> _3D code data_

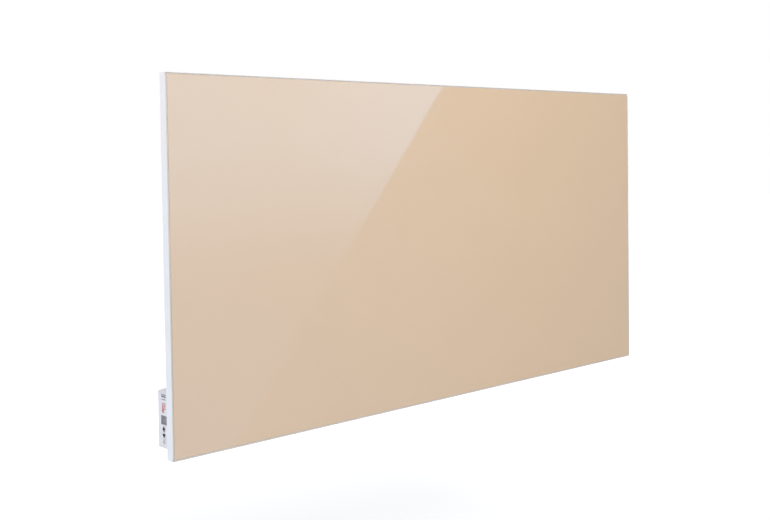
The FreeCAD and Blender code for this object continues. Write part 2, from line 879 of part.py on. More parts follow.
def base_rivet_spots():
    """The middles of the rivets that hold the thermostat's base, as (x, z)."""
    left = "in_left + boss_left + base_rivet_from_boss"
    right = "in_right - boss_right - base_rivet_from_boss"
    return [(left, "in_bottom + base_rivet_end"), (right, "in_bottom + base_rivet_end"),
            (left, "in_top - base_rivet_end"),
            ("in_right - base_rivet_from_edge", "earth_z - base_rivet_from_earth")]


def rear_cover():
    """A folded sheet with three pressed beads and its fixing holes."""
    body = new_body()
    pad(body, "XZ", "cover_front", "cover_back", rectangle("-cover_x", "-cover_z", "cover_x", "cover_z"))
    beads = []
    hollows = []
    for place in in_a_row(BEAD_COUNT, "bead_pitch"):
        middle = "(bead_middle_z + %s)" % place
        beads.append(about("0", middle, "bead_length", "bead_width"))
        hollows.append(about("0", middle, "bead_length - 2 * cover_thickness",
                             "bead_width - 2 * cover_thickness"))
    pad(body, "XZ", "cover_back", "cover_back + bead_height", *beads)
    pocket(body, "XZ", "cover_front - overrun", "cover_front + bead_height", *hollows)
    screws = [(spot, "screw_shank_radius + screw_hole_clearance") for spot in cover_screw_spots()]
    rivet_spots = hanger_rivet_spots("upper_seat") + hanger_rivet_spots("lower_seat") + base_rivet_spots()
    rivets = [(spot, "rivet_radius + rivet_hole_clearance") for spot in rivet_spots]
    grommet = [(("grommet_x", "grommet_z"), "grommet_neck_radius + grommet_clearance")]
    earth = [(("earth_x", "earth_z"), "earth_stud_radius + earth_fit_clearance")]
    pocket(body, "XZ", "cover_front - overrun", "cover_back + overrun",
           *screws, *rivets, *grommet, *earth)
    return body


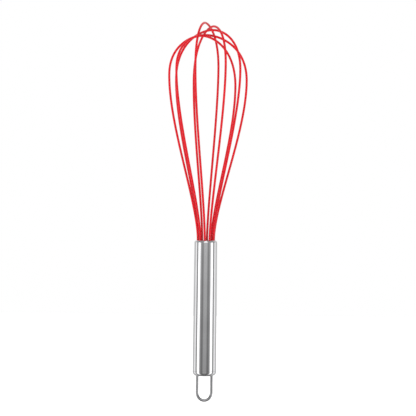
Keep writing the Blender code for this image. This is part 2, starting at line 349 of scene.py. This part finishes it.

> _WHAT YOU ARE ASKED TO DO_
Write down all the entries again without a single difference.

> _SOLVED PROBLEM_
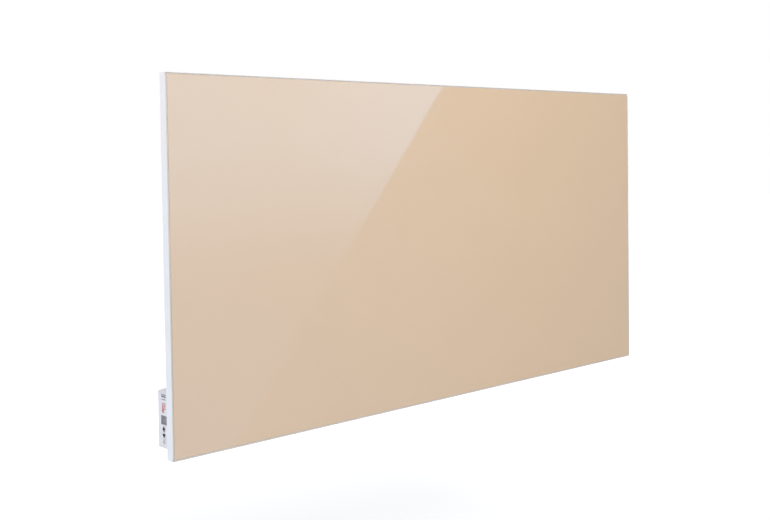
The FreeCAD and Blender code for this object continues. Write part 2, from line 879 of part.py on. More parts follow.
def base_rivet_spots():
    """The middles of the rivets that hold the thermostat's base, as (x, z)."""
    left = "in_left + boss_left + base_rivet_from_boss"
    right = "in_right - boss_right - base_rivet_from_boss"
    return [(left, "in_bottom + base_rivet_end"), (right, "in_bottom + base_rivet_end"),
            (left, "in_top - base_rivet_end"),
            ("in_right - base_rivet_from_edge", "earth_z - base_rivet_from_earth")]


def rear_cover():
    """A folded sheet with three pressed beads and its fixing holes."""
    body = new_body()
    pad(body, "XZ", "cover_front", "cover_back", rectangle("-cover_x", "-cover_z", "cover_x", "cover_z"))
    beads = []
    hollows = []
    for place in in_a_row(BEAD_COUNT, "bead_pitch"):
        middle = "(bead_middle_z + %s)" % place
        beads.append(about("0", middle, "bead_length", "bead_width"))
        hollows.append(about("0", middle, "bead_length - 2 * cover_thickness",
                             "bead_width - 2 * cover_thickness"))
    pad(body, "XZ", "cover_back", "cover_back + bead_height", *beads)
    pocket(body, "XZ", "cover_front - overrun", "cover_front + bead_height", *hollows)
    screws = [(spot, "screw_shank_radius + screw_hole_clearance") for spot in cover_screw_spots()]
    rivet_spots = hanger_rivet_spots("upper_seat") + hanger_rivet_spots("lower_seat") + base_rivet_spots()
    rivets = [(spot, "rivet_radius + rivet_hole_clearance") for spot in rivet_spots]
    grommet = [(("grommet_x", "grommet_z"), "grommet_neck_radius + grommet_clearance")]
    earth = [(("earth_x", "earth_z"), "earth_stud_radius + earth_fit_clearance")]
    pocket(body, "XZ", "cover_front - overrun", "cover_back + overrun",
           *screws, *rivets, *grommet, *earth)
    return body


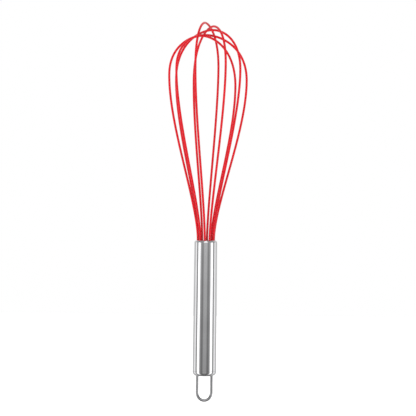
Keep writing the Blender code for this image. This is part 2, starting at line 349 of scene.py. This part finishes it.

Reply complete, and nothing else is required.